Do this: Only one stretch of the data below should be repeated: the lines from the line containing "for wall in" through the line containing "cad_parts[node].hide_render = cad_parts[node].hide_viewport", inclusive, exactly as they are.

Data shown:
+ + + + +

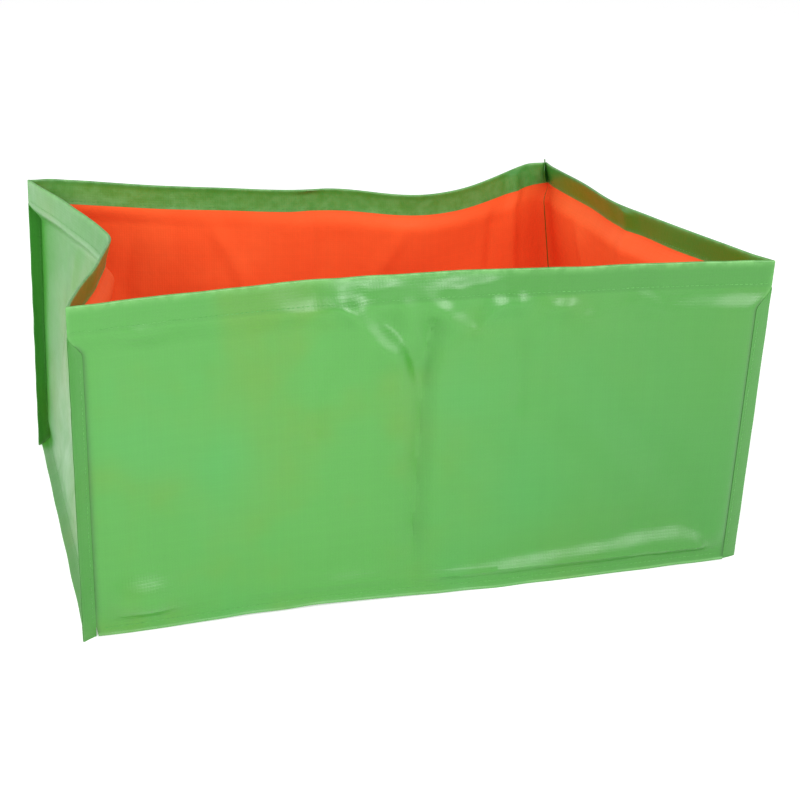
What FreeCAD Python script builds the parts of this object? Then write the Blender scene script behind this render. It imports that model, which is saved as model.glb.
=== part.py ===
import FreeCAD, Part

import math
import os

# Rectangular fabric grow bag, sewn from woven polyethylene laminate.
# Millimetres. +Z is up, +X runs along the length, and the front wall faces -Y.
# The bag stands empty: its walls lean a little and sag inwards between the corner seams.

# ---- driving dimensions ----
BAG_LENGTH = 610.0
BAG_WIDTH = 457.0
BAG_HEIGHT = 305.0

PLY = 0.25              # the woven outer ply of the laminate
FILM = 0.1              # the coloured inner film of the laminate
HEM_DEPTH = 26.0        # fabric turned over inside the rim
SEAM_WIDTH = 14.0       # corner seam allowances, which stand outwards below the hem
SEAM_TAPER = 22.0       # height below the hem over which they widen from nothing
BASE_SEAM_HEIGHT = 10.0 # base seam allowances, which hang from the seam to the ground
BASE_MARGIN = 30.0      # strip of the base that rises from the ground to the base seam
THREAD = 0.6            # lockstitch thread, laid flat
STITCH_INSET = 3.0      # stitch line to the raw edge of the hem, or to the root of a seam
GAP = 2.0               # each wall's side edge to the corner seam line

COLUMNS = 8             # facets along a wall
ROWS = 3                # facets up a wall, below the taper of the corner seams

# Each corner's outer edge is the corner of the hem and, below it, the free edge of the seam
# allowance. lean is where it meets the rim, measured from straight above its foot, and fin is
# the direction in plan, in degrees from +X, in which the allowance stands out from the seam.
CORNERS = {
    "front_left": {"side": (-1, -1), "lean": (5.0, -4.0, -4.0), "fin": 212.0},
    "front_right": {"side": (1, -1), "lean": (2.0, -29.0, -7.0), "fin": 12.0},
    "back_right": {"side": (1, 1), "lean": (-40.0, -34.0, -18.0), "fin": 45.0},
    "back_left": {"side": (-1, 1), "lean": (9.0, -19.0, -4.0), "fin": 200.0},
}

# sag is how far the middle of the rim hangs inwards, and crease is its share that comes
# from a fold down the middle of the wall, which is sharp, and not from a smooth curve.
# slump is a second hollow: its place along the wall, its reach to each side, and how far
# the rim there hangs inwards and down. flare is how far the free edge of the base seam
# allowance stands out.
WALLS = {
    "front": {"ends": ("front_left", "front_right"), "inward": (0, 1),
              "sag": 26.0, "crease": 0.0, "slump": (0.38, 0.38, 9.0, 0.0), "flare": 2.5},
    "right_end": {"ends": ("front_right", "back_right"), "inward": (-1, 0),
                  "sag": 20.0, "crease": 0.5, "slump": (0.5, 0.5, 0.0, 0.0), "flare": 5.0},
    "back": {"ends": ("back_right", "back_left"), "inward": (0, -1),
             "sag": 66.0, "crease": 0.3, "slump": (0.24, 0.24, 22.0, 9.0), "flare": 4.0},
    "left_end": {"ends": ("back_left", "front_left"), "inward": (1, 0),
                 "sag": 58.0, "crease": 1.0, "slump": (0.5, 0.5, 0.0, 0.0), "flare": 10.0},
}

# Heights up a wall, from 0 at the base seam to 1 at the rim. The wall has a row of points at
# each edge of the hem's thread, so that the thread lies on the same facets.
HEM_LINE = 1.0 - HEM_DEPTH / BAG_HEIGHT
SEAM_TOP = HEM_LINE - SEAM_TAPER / BAG_HEIGHT
STITCH_LINE = HEM_LINE + STITCH_INSET / BAG_HEIGHT
HEM_THREAD_ROWS = [STITCH_LINE, STITCH_LINE + THREAD / BAG_HEIGHT]
HEM_ROWS = [HEM_LINE] + HEM_THREAD_ROWS + [1.0]
WALL_ROWS = [SEAM_TOP * row / ROWS for row in range(ROWS + 1)] + HEM_ROWS
GROUND_LINE = -(BASE_SEAM_HEIGHT - PLY) / (BAG_HEIGHT - BASE_SEAM_HEIGHT)


def vector(x, y, z=0.0):
    return FreeCAD.Vector(x, y, z)


def between(start, end, share):
    """The point a share of the way from start to end."""
    return start + (end - start) * share


def corner_edge(corner, v):
    """A point on a corner's outer edge: v is 0 at the base seam and 1 at the rim."""
    side_x, side_y = CORNERS[corner]["side"]
    foot = vector(side_x * BAG_LENGTH / 2, side_y * BAG_WIDTH / 2, BASE_SEAM_HEIGHT)
    top = vector(foot.x, foot.y, BAG_HEIGHT) + vector(*CORNERS[corner]["lean"])
    return between(foot, top, v)


def corner_outward(corner):
    """Level direction in which a corner's seam allowance stands out."""
    angle = math.radians(CORNERS[corner]["fin"])
    return vector(math.cos(angle), math.sin(angle))


def seam_width(v):
    """Width of a corner's seam allowance, which tapers to nothing at the hem."""
    share = (HEM_LINE - v) / (HEM_LINE - SEAM_TOP)
    return SEAM_WIDTH * min(max(share, 0.0), 1.0)


def corner_point(corner, v):
    """A point on a corner seam, where two walls meet: v is 0 at the base seam and 1 at the rim."""
    return corner_edge(corner, v) - corner_outward(corner) * seam_width(v)


def inward(wall):
    return vector(*WALLS[wall]["inward"])


def rim_sag(wall, u):
    """How far the rim hangs inwards and down at u, which runs from 0 to 1 along the wall."""
    smooth = 4 * u * (1 - u)
    folded = 1 - abs(2 * u - 1)
    crease = WALLS[wall]["crease"]
    sag = WALLS[wall]["sag"] * (smooth * (1 - crease) + folded * crease)
    place, reach, slump_in, slump_down = WALLS[wall]["slump"]
    hollow = max(0.0, 1 - ((u - place) / reach) ** 2) ** 2
    sag += slump_in * hollow
    return sag, sag ** 2 / (2 * BAG_HEIGHT) + slump_down * hollow


def wall_point(wall, u, v):
    """A point on a wall's outer face. The sag grows evenly from the base seam to the rim."""
    start, end = WALLS[wall]["ends"]
    straight = between(corner_point(start, v), corner_point(end, v), u)
    sag, drop = rim_sag(wall, u)
    return straight + inward(wall) * sag * v - vector(0, 0, drop * v)


def wall_grid(wall, rows, offset=0.0):
    """Rows of points on a wall, moved inwards by offset and short of the corner seams."""
    start, end = WALLS[wall]["ends"]
    span = (corner_point(end, 0) - corner_point(start, 0)).Length
    trim = GAP / span
    columns = [trim + (1 - 2 * trim) * column / COLUMNS for column in range(COLUMNS + 1)]
    shift = inward(wall) * offset
    return [[wall_point(wall, u, v) + shift for u in columns] for v in rows]


def facet(points):
    return Part.Face(Part.makePolygon(points + points[:1]))


def cell_facets(a, b, c, d):
    """The four-sided cell a, b, c, d as two triangles, because it may be twisted."""
    return [facet([a, b, c]), facet([a, c, d])]


def grid_facets(grid):
    facets = []
    for low, high in zip(grid, grid[1:]):
        for i in range(len(low) - 1):
            facets += cell_facets(low[i], low[i + 1], high[i + 1], high[i])
    return facets


def border(grid):
    """The outline of a grid of points, once round."""
    right = [row[-1] for row in grid[1:-1]]
    left = [row[0] for row in grid[-2:0:-1]]
    return grid[0] + right + grid[-1][::-1] + left


def sheet(grid, thickness):
    """A closed sheet: a grid of points, and the same grid moved by the thickness vector."""
    far = [[point + thickness for point in row] for row in grid]
    facets = grid_facets(grid) + grid_facets(far)
    near_edge = border(grid)
    far_edge = border(far)
    for i in range(len(near_edge)):
        a, b = near_edge[i - 1], near_edge[i]
        facets.append(facet([a, b, far_edge[i], far_edge[i - 1]]))
    solid = Part.Solid(Part.Shell(facets))
    if solid.Volume < 0:
        solid.reverse()
    return solid


def wall_panel(wall):
    return sheet(wall_grid(wall, WALL_ROWS), inward(wall) * PLY)


def wall_lining(wall):
    return sheet(wall_grid(wall, WALL_ROWS, PLY), inward(wall) * FILM)


def wall_hem(wall):
    """The top of the panel turned over, so that its green face shows inside the rim."""
    return sheet(wall_grid(wall, HEM_ROWS, PLY + FILM), inward(wall) * (PLY + FILM))


def hem_thread(wall):
    """The row of stitches that holds the hem, seen outside and inside the wall."""
    rows = HEM_THREAD_ROWS
    outside = sheet(wall_grid(wall, rows), inward(wall) * -THREAD / 2)
    inside = sheet(wall_grid(wall, rows, 2 * (PLY + FILM)), inward(wall) * THREAD / 2)
    return Part.makeCompound([outside, inside])


def seam_rows(corner, near, rows):
    """Points on a corner seam's upright middle plane, for rows of (height, distance outwards)."""
    out = corner_outward(corner)
    return [[corner_point(corner, v) + out * near, corner_point(corner, v) + out * far]
            for v, far in rows]


def across(corner):
    """Level direction square to a corner seam's faces."""
    out = corner_outward(corner)
    return vector(-out.y, out.x)


def corner_seam(corner):
    """The two panels' seam allowances, face to face, from the ground up to the hem."""
    top = HEM_LINE - (HEM_LINE - SEAM_TOP) / 10
    grid = seam_rows(corner, PLY, [(v, seam_width(v)) for v in (GROUND_LINE, 0.0, SEAM_TOP, top)])
    plies = 2 * (PLY + FILM)
    shift = across(corner) * -plies / 2
    grid = [[point + shift for point in row] for row in grid]
    return sheet(grid, across(corner) * plies)


def corner_thread(corner):
    """The stitches that close a corner, seen on both faces of its seam allowances."""
    far = STITCH_INSET + THREAD
    grid = seam_rows(corner, STITCH_INSET, [(0.02, far), (SEAM_TOP, far)])
    rows = []
    for side in (-1, 1):
        shift = across(corner) * side * (PLY + FILM)
        face = [[point + shift for point in row] for row in grid]
        rows.append(sheet(face, across(corner) * side * THREAD / 2))
    return Part.makeCompound(rows)


def base_shares(span):
    """The base's lines of points, as shares of its length or width: two edges and two margins."""
    edge = GAP / span
    margin = (GAP + BASE_MARGIN) / span
    return [edge, margin, 1 - margin, 1 - edge]


def base_grid(offset=0.0):
    """The base: flat on the ground, with its margin rising to the base seam."""
    corners = {name: corner_point(name, 0.0) for name in CORNERS}
    grid = []
    for row, across_share in enumerate(base_shares(BAG_WIDTH)):
        left = between(corners["front_left"], corners["back_left"], across_share)
        right = between(corners["front_right"], corners["back_right"], across_share)
        points = []
        for column, along_share in enumerate(base_shares(BAG_LENGTH)):
            point = between(left, right, along_share)
            raised = row in (0, 3) or column in (0, 3)
            z = BASE_SEAM_HEIGHT - PLY - FILM if raised else 0.0
            points.append(vector(point.x, point.y, z + offset))
        grid.append(points)
    return grid


def base_panel():
    return sheet(base_grid(), vector(0, 0, PLY))


def base_lining():
    return sheet(base_grid(PLY), vector(0, 0, FILM))


def base_seam_grid(wall, offset=0.0):
    """Two rows of points along a base seam: the seam line, and the free edge on the ground."""
    start, end = (corner_point(corner, 0) for corner in WALLS[wall]["ends"])
    trim = (end - start).normalize() * SEAM_WIDTH / 2
    shift = inward(wall) * -offset
    line = [start + trim + shift, end - trim + shift]
    hang = inward(wall) * -WALLS[wall]["flare"] - vector(0, 0, BASE_SEAM_HEIGHT)
    return [[point + hang for point in line], line]


def base_seam(wall):
    """The wall's and the base's seam allowances, which hang outside the base seam."""
    plies = 2 * (PLY + FILM)
    return sheet(base_seam_grid(wall, PLY), inward(wall) * -plies)


def base_thread(wall):
    """The stitches along a base seam, seen on the outer face of its seam allowances."""
    free, seam = base_seam_grid(wall, PLY + 2 * (PLY + FILM))
    height = STITCH_INSET / BASE_SEAM_HEIGHT
    width = THREAD / BASE_SEAM_HEIGHT
    rows = [
        [between(top, low, share) for low, top in zip(free, seam)]
        for share in (height + width, height)
    ]
    return sheet(rows, inward(wall) * -THREAD / 2)


def write(name, shape):
    """Write one node and stop if any of its solids is not sound."""
    for solid in shape.Solids:
        if not solid.isValid() or solid.Volume <= 0:
            raise ValueError(name + " is not a sound solid")
    shape.exportStep(os.path.join("parts", name + ".step"))


os.makedirs("parts", exist_ok=True)

for wall in WALLS:
    write(wall + "_panel", wall_panel(wall))
    write(wall + "_lining", wall_lining(wall))
    write(wall + "_hem", wall_hem(wall))
    write(wall + "_hem_thread", hem_thread(wall))
    write(wall + "_base_seam", base_seam(wall))
    write(wall + "_base_thread", base_thread(wall))

for corner in CORNERS:
    write(corner + "_seam", corner_seam(corner))
    write(corner + "_seam_thread", corner_thread(corner))

write("base_panel", base_panel())
write("base_lining", base_lining())
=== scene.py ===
import math

import bpy
import numpy as np
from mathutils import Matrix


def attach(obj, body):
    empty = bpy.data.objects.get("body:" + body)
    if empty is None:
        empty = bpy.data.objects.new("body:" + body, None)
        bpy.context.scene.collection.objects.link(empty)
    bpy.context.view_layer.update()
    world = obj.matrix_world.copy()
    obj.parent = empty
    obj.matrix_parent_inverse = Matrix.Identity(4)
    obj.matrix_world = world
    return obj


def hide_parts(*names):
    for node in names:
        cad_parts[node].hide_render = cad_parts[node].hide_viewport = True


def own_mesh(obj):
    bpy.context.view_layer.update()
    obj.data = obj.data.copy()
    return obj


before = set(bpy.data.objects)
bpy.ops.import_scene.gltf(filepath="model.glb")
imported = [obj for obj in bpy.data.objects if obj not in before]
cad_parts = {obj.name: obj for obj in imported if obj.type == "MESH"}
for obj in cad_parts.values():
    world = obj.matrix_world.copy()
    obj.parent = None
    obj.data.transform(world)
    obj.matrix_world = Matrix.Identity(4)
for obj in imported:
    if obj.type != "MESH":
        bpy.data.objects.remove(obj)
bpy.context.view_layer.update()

# Fabric grow bag: each wall is one cut of woven laminate, green outside and orange inside, whose
# top is turned in to make the hem. Lengths are in millimetres until a mesh is made.
MM = 0.001
BAG_LENGTH, BAG_WIDTH, BAG_HEIGHT = 610.0, 457.0, 305.0
BASE_SEAM_HEIGHT = 10.0
BASE_MARGIN = 30.0              # strip of the base that rises from the ground to its seam
HEM_DEPTH = 26.0
STITCH_INSET = 3.0
PLY = 0.25
FILM = 0.1
AIR = 0.05                      # between the green ply and its film, so that the faces don't touch
FILM_CLEARANCE = 0.22           # share of a step by which the film stops short of the corner seams
RIM_ROLL = 1.3                  # radius of the rounded fold at the rim
HEM_THICKNESS = 1.0             # outer face to inner face of the hem where it is stitched down
FIN_WIDTH = 14.0                # corner seam allowance, which tapers to nothing at the hem
FIN_TAPER = 22.0
FOLD_ROUNDING = 0.07            # how blunt a rim's middle fold is, as a share of half the wall
EAR_WIDTH = 8.0                 # the part of the allowance that was turned in with the hem
# how far the tip of that part stands above the rim, or below it where negative
EAR_RISE = {"front_left": -3.0, "front_right": -3.0, "back_right": 4.5, "back_left": -2.0}
STEP = 3.2                      # spacing of the points on a wall
HEM_LINE = 1.0 - HEM_DEPTH / BAG_HEIGHT
WALL_RISE = BAG_HEIGHT - BASE_SEAM_HEIGHT
LIP_DROP = 9.4                  # how far down a base seam allowance reaches
# rows of points on a base seam allowance, as shares of its depth, from its raw edge up
LIP_SHARES = np.array([1.0, 0.8, 0.6, 0.4, 0.2])
FIN_TOP = HEM_LINE - FIN_TAPER / BAG_HEIGHT
GROUND_LINE = -BASE_SEAM_HEIGHT / WALL_RISE
UP = np.array([0.0, 0.0, 1.0])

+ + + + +

Solution for this problem:
for wall in WALLS:
    write(wall + "_panel", wall_panel(wall))
    write(wall + "_lining", wall_lining(wall))
    write(wall + "_hem", wall_hem(wall))
    write(wall + "_hem_thread", hem_thread(wall))
    write(wall + "_base_seam", base_seam(wall))
    write(wall + "_base_thread", base_thread(wall))

for corner in CORNERS:
    write(corner + "_seam", corner_seam(corner))
    write(corner + "_seam_thread", corner_thread(corner))

write("base_panel", base_panel())
write("base_lining", base_lining())
=== scene.py ===
import math

import bpy
import numpy as np
from mathutils import Matrix


def attach(obj, body):
    empty = bpy.data.objects.get("body:" + body)
    if empty is None:
        empty = bpy.data.objects.new("body:" + body, None)
        bpy.context.scene.collection.objects.link(empty)
    bpy.context.view_layer.update()
    world = obj.matrix_world.copy()
    obj.parent = empty
    obj.matrix_parent_inverse = Matrix.Identity(4)
    obj.matrix_world = world
    return obj


def hide_parts(*names):
    for node in names:
        cad_parts[node].hide_render = cad_parts[node].hide_viewport = True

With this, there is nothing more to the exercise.